Patricia McKenzie as Kendra Hays, Eric's new bodyguard, with whom Eric has an affair
K'naan as Brutha Fez, a rap artist who is one of Eric's favorite musicians
Production
News about a film adaptation of Cosmopolis first emerged on 10 February 2009. Screen Daily called it Paulo Branco's "most ambitious project to date" and estimated the budget at $10m–12 million.[11] On 26 July 2009, David Cronenberg was announced as the director.[relevant?] The film was scheduled to begin filming in 2010, produced by Branco's production house Alfama Films and Cronenberg's Toronto Antenna Ltd.[12] Branco said Cronenberg had written the screenplay and had moved on to casting in September 2009.[13] On 13 January 2010, Cronenberg said he was still committed to the film but had not started production.[14]Principal photography took place in Toronto and was completed in July 2011. Colin Farrell was initially cast in the main role but left due to scheduling difficulties with Total Recall.[15] He was later replaced by Pattinson. Marion Cotillard was involved in the project but also left because of scheduling conflicts.[16]
The film's musical score is composed by Cronenberg's norm composer Howard Shore. He associated with the Canadian indie rock band Metric for the second time after their collaboration on a song for Twilight Saga: Eclipse soundtrack. Metric composed three songs for the film, along with Somali-Canadian rapper K'naan performing one song.[17] The album was released on 4 June 2012.[18]
Reception
Rotten Tomatoes reports that 67% of 189 surveyed critics gave the film a positive review; the average rating is 6.10/10. The consensus says, "Though some may find it cold and didactic, Cosmopolis benefits from David Cronenberg's precise direction, resulting in a psychologically complex adaptation of Don DeLillo's novel."[19]Metacritic assigned the film a weighted average score of 58 out of 100 based on 35 reviews, indicating "mixed or average reviews".[20]

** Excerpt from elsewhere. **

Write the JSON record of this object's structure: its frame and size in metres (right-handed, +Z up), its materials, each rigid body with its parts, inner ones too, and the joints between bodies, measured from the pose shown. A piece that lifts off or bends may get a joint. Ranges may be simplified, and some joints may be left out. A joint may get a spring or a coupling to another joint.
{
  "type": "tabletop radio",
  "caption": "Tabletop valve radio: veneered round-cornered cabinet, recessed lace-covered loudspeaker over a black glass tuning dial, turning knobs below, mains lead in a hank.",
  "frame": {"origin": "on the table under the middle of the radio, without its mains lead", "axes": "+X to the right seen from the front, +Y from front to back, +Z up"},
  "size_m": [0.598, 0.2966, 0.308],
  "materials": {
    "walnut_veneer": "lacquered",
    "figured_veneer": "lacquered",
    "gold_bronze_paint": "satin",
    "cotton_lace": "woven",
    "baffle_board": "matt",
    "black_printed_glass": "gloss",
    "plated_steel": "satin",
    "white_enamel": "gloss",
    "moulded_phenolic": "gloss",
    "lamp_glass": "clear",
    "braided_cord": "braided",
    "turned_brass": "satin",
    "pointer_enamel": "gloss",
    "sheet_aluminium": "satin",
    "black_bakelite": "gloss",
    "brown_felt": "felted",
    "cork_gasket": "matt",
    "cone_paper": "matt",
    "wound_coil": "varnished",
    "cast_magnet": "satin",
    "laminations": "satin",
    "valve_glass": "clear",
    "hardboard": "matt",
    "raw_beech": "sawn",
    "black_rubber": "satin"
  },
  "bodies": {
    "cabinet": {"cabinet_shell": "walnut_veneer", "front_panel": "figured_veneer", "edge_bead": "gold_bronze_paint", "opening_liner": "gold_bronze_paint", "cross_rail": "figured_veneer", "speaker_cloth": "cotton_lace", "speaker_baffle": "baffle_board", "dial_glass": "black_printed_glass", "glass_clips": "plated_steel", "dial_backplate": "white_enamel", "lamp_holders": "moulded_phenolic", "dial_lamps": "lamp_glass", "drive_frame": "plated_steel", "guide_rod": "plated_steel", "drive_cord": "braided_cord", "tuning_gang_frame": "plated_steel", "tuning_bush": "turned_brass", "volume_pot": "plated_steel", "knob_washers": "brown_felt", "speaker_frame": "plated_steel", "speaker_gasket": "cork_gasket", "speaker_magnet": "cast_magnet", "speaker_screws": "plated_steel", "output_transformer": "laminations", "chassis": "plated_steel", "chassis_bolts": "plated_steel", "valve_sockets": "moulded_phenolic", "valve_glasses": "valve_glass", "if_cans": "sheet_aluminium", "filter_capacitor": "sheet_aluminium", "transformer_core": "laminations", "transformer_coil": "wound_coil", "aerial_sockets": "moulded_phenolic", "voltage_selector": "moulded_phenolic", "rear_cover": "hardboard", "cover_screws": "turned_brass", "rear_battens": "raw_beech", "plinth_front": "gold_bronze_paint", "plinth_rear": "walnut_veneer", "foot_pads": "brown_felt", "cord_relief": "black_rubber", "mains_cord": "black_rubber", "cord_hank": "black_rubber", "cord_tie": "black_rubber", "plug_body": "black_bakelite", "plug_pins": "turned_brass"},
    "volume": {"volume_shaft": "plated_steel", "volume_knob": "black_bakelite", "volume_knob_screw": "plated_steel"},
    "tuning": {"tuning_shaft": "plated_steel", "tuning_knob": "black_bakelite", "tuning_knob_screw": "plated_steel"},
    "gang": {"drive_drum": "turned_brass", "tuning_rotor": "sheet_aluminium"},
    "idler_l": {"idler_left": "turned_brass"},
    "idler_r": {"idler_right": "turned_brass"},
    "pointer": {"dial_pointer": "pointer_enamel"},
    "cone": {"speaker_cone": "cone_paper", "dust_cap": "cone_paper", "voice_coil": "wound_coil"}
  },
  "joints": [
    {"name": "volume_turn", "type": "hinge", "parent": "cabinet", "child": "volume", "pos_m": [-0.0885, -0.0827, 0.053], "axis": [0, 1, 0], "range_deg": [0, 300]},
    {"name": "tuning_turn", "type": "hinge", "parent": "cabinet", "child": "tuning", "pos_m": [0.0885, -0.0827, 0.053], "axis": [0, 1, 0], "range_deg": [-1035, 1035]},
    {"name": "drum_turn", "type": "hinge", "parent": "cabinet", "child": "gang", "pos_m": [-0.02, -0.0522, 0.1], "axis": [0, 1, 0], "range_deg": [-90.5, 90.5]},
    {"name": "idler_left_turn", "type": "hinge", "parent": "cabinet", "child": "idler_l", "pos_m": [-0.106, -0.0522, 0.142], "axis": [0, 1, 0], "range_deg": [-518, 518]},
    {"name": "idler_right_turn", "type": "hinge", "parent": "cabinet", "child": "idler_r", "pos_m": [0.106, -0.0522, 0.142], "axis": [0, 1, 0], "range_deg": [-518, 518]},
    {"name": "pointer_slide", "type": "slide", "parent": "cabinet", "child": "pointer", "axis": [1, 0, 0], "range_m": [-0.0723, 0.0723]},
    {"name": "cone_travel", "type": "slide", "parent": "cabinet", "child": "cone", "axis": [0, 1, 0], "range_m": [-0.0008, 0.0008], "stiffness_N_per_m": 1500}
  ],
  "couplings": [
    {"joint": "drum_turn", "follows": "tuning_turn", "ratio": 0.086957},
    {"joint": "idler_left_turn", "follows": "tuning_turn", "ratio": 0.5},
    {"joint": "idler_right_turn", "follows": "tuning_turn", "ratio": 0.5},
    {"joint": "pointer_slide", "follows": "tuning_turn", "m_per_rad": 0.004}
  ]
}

Justin Chang of Variety wrote: "An eerily precise match of filmmaker and material, Cosmopolis probes the soullessness of the 1% with the cinematic equivalent of latex gloves. ... Pattinson's excellent performance reps an indispensable asset."[21]Robbie Collin of The Telegraph gave the film four stars out of five, stating, "It's a smart inversion of Cronenberg's 1999 film eXistenZ: rather than being umbilically connected to a virtual world, Packer is hermetically sealed off from the real one. At its heart is a sensational central performance from Robert Pattinson as Packer. Pattinson plays him like a human caldera; stony on the surface, with volcanic chambers of nervous energy and self-loathing churning deep below."[22] Ross Miller of Thoughts On Film also gave the film four out of five stars stating that, "If, like me, you're in-tune with the tone, style and direction of the film then it provides for a fascinating and intellectually nourishing experience."[23]Owen Gleiberman of Entertainment Weekly stated, "Cosmopolis includes its own version of the Occupy hordes: scruffy, vengeful protesters who run around the streets, and into restaurants, brandishing the bodies of dead rats. ... Pattinson, pale and predatory even without his pasty-white vampire makeup, delivers his frigid pensées with rhythmic confidence."[24] A very positive review came from The London Film Review, which said "The fact is, Cronenberg made a movie for YOU. The 99%. A movie that reflects, comments on[,] satirizes and parodies our time."[25]
However, Todd McCarthy of The Hollywood Reporter criticized the film, writing, "Lifeless, stagey and lacking a palpable subversive pulse despite the ready opportunities offered by the material, this stillborn adaptation of Don DeLillo's novel initially will attract some Robert Pattinson fans but will be widely met with audience indifference."[26]